Government: For the intelligence oversight committees to work effectively, keep partisanship away.

May 11, 1997|MARVIN OTT | Marvin Ott is a former professional staff member of the Senate Select Committee on Intelligence

The real story in the long, almost concluded effort to confirm a new Central Intelligence director is the disintegration of intelligence oversight itself.

Two months ago, the Senate Select Committee on Intelligence turned the confirmation hearings for Anthony Lake into a political circus. There may be nothing remarkable about that in the normal course of Senate business, but oversight of the CIA and the rest of the intelligence community is not normal business.

Most governments, including most democracies, have traditionally given intelligence agencies broad exemption from the rules that apply to other government institutions, including immunity from any legislative review. National security requires an effective intelligence capability, so the argument goes. If that can only be achieved by placing, in effect, the responsible agencies outside the framework of democratic institutions, so be it.

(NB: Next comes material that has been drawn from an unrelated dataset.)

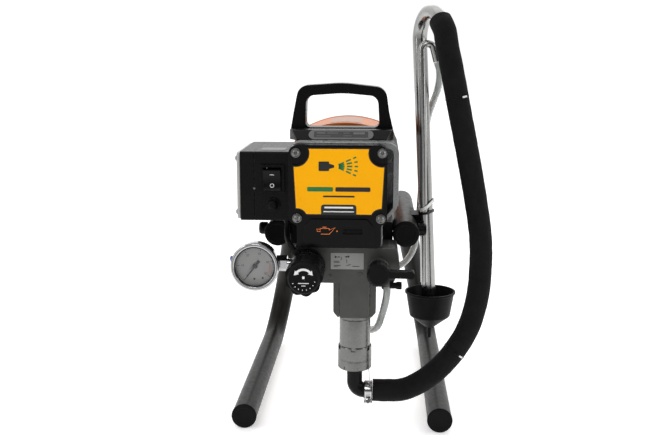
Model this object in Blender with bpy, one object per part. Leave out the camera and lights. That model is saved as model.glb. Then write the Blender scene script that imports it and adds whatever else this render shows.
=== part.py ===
"""Airless paint sprayer on a two-tube skid frame.

Metres, +Z up. The spray side faces -Y, the motor is at +Y and +X is to the right of someone facing
the gauge. Positions below are from the machine's centre plane, the front of its feet and the floor;
the root empty then moves everything so that the origin is under the middle of the machine.
"""

from math import acos, asin, atan2, cos, hypot, pi, radians, sin, sqrt, tan

import bmesh
import bpy
from mathutils import Vector
from mathutils.geometry import interpolate_bezier, tessellate_polygon

# ---- driving dimensions -------------------------------------------------------------------------
ROOT = (-0.0015, -0.1223, 0.0)   # moves the machine so that the origin is under its middle
GAP = 0.0003                    # between pieces that touch

TUBE_R, TUBE_WALL = 0.0145, 0.002
UPPER_X, UPPER_Z = 0.0725, 0.240            # axis of each upper tube
RUNNER_X, CAP_R = 0.116, 0.015              # axis of each runner, which the cap lifts off the floor
UPPER_CORNER_Y, RUNNER_CORNER_Y = 0.250, 0.400
BEND_R = 0.060
UPPER_FRONT_Y, RUNNER_FRONT_Y = -0.006, 0.003
CAP_FLANGE, PLUG_LENGTH = 0.003, 0.012

PUMP_X, PUMP_Y = 0.0165, -0.0355            # axis of the piston pump
CRANK_Z = 0.290
STROKE = 0.024
CONROD_LENGTH = 0.026
CRANK_GEAR_Y = (-0.0205, -0.0085)
CONROD_Y = (-0.0290, -0.0210)
FINE_GEAR_Y = (0.0060, 0.0140)
MOTOR_X, MOTOR_Z = 0.0, 0.305
COARSE_MODULE, FINE_MODULE = 0.0015, 0.0010
CRANK_TEETH, SMALL_TEETH, BIG_TEETH, PINION_TEETH = 39, 13, 42, 12
BACKLASH = 0.0003

HOUSING_Y = (-0.056, 0.082)
COVER_Y = (-0.077, -0.0563)
COVER_HALF, COVER_TOP, COVER_SHOULDER, COVER_BOTTOM = 0.053, 0.3465, 0.2655, 0.2375
SCREW_XZ = [(-0.0450, 0.3385), (0.0450, 0.3385), (-0.0440, 0.2695), (0.0440, 0.2695)]
PLATE_Y = (-0.006, 0.004)
MOTOR_Y = (0.0825, 0.205)

BOX_X, BOX_Y, BOX_Z = (-0.1086, -0.0545), (-0.045, 0.065), (0.2608, 0.3363)
BOX_SEAM_X, SHEET = -0.0930, 0.0015
SWITCH_X, SWITCH_Z = -0.0732, 0.3070
BUTTON_X, BUTTON_Z = -0.0727, 0.2785
GLAND_X, GLAND_Z = -0.0740, 0.2850

MANIFOLD_Y, MANIFOLD_Z = (-0.060, -0.012), (0.1957, 0.2345)
MANIFOLD_X = (-0.050, 0.0630)
BLOCK_Z = 0.1560
KNOB_X, KNOB_Z = -0.0340, 0.2145
PRIME_X, PRIME_Z = 0.0423, 0.2132
GAUGE_X, GAUGE_Z, GAUGE_R = -0.0929, 0.2108, 0.0267
ELBOW_Z = 0.0655

SUCTION_R, RETURN_R = 0.0083, 0.0043
SUCTION_Y, RETURN_Y = 0.050, 0.0362
CUP_X, CUP_Y, CUP_R, CUP_Z = 0.1040, 0.0450, 0.0300, 0.1610
HOSE_R, DRAIN_R, CABLE_R = 0.0127, 0.0040, 0.0030

COLOURS = {
    "frame_paint": ((0.055, 0.052, 0.045), 0.45, 0.3),
    "black_plastic": ((0.016, 0.016, 0.017), 0.35, 0.0),
    "cast_silver": ((0.52, 0.53, 0.53), 0.45, 0.4),
    "panel_yellow": ((1.0, 0.46, 0.0), 0.35, 0.0),
    "shell_orange": ((0.83, 0.22, 0.06), 0.35, 0.0),
    "box_paint": ((0.020, 0.020, 0.021), 0.6, 0.2),
    "manifold_paint": ((0.16, 0.16, 0.155), 0.5, 0.4),
    "steel": ((0.55, 0.55, 0.54), 0.3, 1.0),
    "chrome": ((0.80, 0.80, 0.80), 0.08, 1.0),
    "plate_grey": ((0.60, 0.60, 0.60), 0.4, 0.5),
    "clear": ((0.92, 0.94, 0.93), 0.1, 0.0),
    "foam": ((0.018, 0.018, 0.018), 0.9, 0.0),
    "copper": ((0.72, 0.30, 0.14), 0.3, 1.0),
    "packing": ((0.82, 0.80, 0.74), 0.6, 0.0),
}


# ---- outlines -----------------------------------------------------------------------------------
def rounded(corners, steps=3):
    """A closed outline from (u, v, radius) corners, each turned into an arc of its radius."""
    outline = []
    for i, (u, v, radius) in enumerate(corners):
        here = Vector((u, v))
        if radius == 0:
            outline.append((u, v))
            continue
        before = (Vector(corners[i - 1][:2]) - here).normalized()
        after = (Vector(corners[(i + 1) % len(corners)][:2]) - here).normalized()
        half = acos(max(-1, min(1, before.dot(after)))) / 2
        centre = here + (before + after).normalized() * radius / sin(half)
        start = here + before * radius / tan(half) - centre
        end = here + after * radius / tan(half) - centre
        first = atan2(start.y, start.x)
        turn = (atan2(end.y, end.x) - first + pi) % (2 * pi) - pi
        for k in range(steps + 1):
            angle = first + turn * k / steps
            outline.append((centre.x + radius * cos(angle), centre.y + radius * sin(angle)))
    return outline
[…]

The U.S. approach has been strikingly different. Congress has insisted on asserting its constitutional authority over intelligence budgets, policies and practices. But oversight by the entire Congress is not practical if any semblance of intelligence secrecy is to be maintained. The answer has been a uniquely American innovation: the Select Intelligence committees of the House and Senate.

Congress, as a whole, agreed to delegate oversight to two committees whose members would be specially selected and who would be supported by an expert staff subject to rigorous security screening before being hired. The committees would operate largely in camera and would have access to virtually all the secrets of the intelligence community.

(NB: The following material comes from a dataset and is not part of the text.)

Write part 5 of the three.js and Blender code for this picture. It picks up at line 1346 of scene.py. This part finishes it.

For two decades this system has worked remarkably well--so much so that several countries including Britain, Canada and Germany have tried to replicate it. But the whole thing depends on two critical ingredients on the part of the oversight committees: competence and nonpartisanship. The Senate committee is a case in point. Since its inception, it has been the only genuinely nonpartisan committee in the Senate. The chairman from the majority party and the vice chairman from the minority acted, in effect, as cochairmen.

Behind the sealed doors of the committee, out of sight of the press and the public, members conducted their business as colleagues, not partisans. Professional staff was typically selected with no reference to political affiliation. In a partisan-crazed institution like the Senate, the committee's neutrality has been a remarkable achievement.

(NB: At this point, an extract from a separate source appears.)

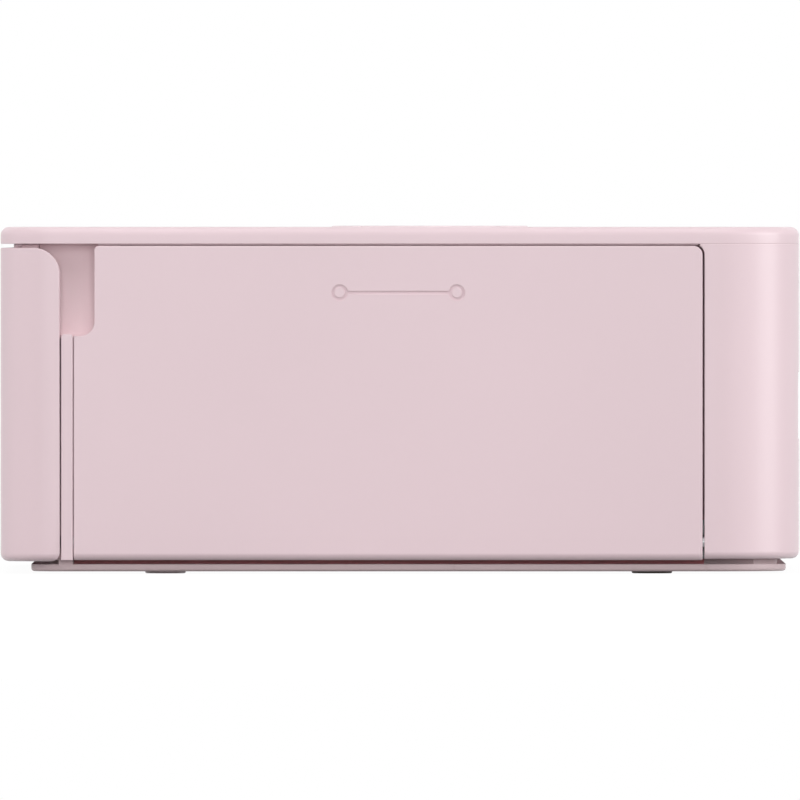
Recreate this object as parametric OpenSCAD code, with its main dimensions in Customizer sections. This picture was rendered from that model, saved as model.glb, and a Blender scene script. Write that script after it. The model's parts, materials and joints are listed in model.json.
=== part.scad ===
// Compact dye-sublimation photo printer.
// +X is the right side, where the ribbon cassette goes in, and -Y is the front.
// +Z is up. The origin is the middle of the footprint, on the table. Millimetres.
// The casing is two hinged covers on a base, a shell and a lid. A thermal head, a platen
// and a feed roller work between two side plates, and the electronics sit left of them.

/* [Case] */
// Width of the casing, left to right
case_w = 182.2; // [182:0.1:184]
// Depth of the casing, front to back
case_d = 133; // [133:0.1:135]
// Height of the lid's face above the table
lid_top = 57.4; // [57.2:0.1:58]
// Thickness of the lid at its rim
lid_t = 2.4; // [2:0.1:2.6]
// Thickness of the shell and cover walls
wall = 2; // [1.8:0.1:2.1]
// Corner radius of the plan at the front
front_r = 8; // [7:0.5:9]
// Corner radius of the plan at the back
rear_r = 15; // [13:0.5:16]
// Height of the gap between the table and the base
foot_h = 0.43; // [0.3:0.01:0.5]

/* [Covers] */
// Depth of the front cover's side wings
wing_d = 9.9; // [9.7:0.1:10]
// Height of the covers' hinge axes above the table
hinge_z = 4.9; // [4.8:0.05:5]
// Radius of the hinge pins
pin_r = 1.1; // [1:0.05:1.15]
// Radial play of the pins in the fixed bores
pin_play = 0.05; // [0.03:0.01:0.08]
// Height of the step in the ribbon door
step_z = 39.6; // [38:0.1:41]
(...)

But with the advent of the 105th Congress in January came a new chairman. Alabama Republican Richard Shelby has from the outset conducted the committee's business as if it were no different than the Committee on Pork and Privilege. Communication between Republican and Democratic staffers has broken down. New staff has been hired with a keen eye to party loyalty. Experienced staff has been leaving the committee as fast as they can find new positions. In the process, the committee has lost perhaps its most precious asset: its institutional memory.

Partisanship and intelligence oversight simply won't mix. Rigorous intellectual integrity is the coin of the intelligence realm. The only intelligence community worth having is one that calls the facts and their implications as it sees them with no heed to the consequences. The moment policymakers (or senators) conclude that intelligence is being trimmed to fit the policy or political winds, the intelligence agencies might as well be closed down.

The CIA today is already a wounded institution. Budget cuts, looming personnel reductions, two recently revealed traitors in its midst all exacerbate a pervasive sense of disorientation as the Cold War mission has faded. Such an agency badly needs the help of congressional oversight committees that are professional and at the top of their game. The last thing the CIA needs is overseers wielding competing political demands.

The battle over Tony Lake's nomination was particularly disquieting from this perspective. The vitriolic partisan exchanges among committee members during the public portion of the hearings were without precedence. Meanwhile, the new chairman has hired a staff director with no congressional and only narrow technical intelligence experience.

Congress is not renowned for cutting edge institutional innovations, but in the arena of intelligence oversight there have been some remarkable achievements. Now, replace nonpartisanship with partisanship, experience with inexperience, and you have the perfect formula to destroy the intelligence oversight process that was so carefully and laboriously built up over the last two decades.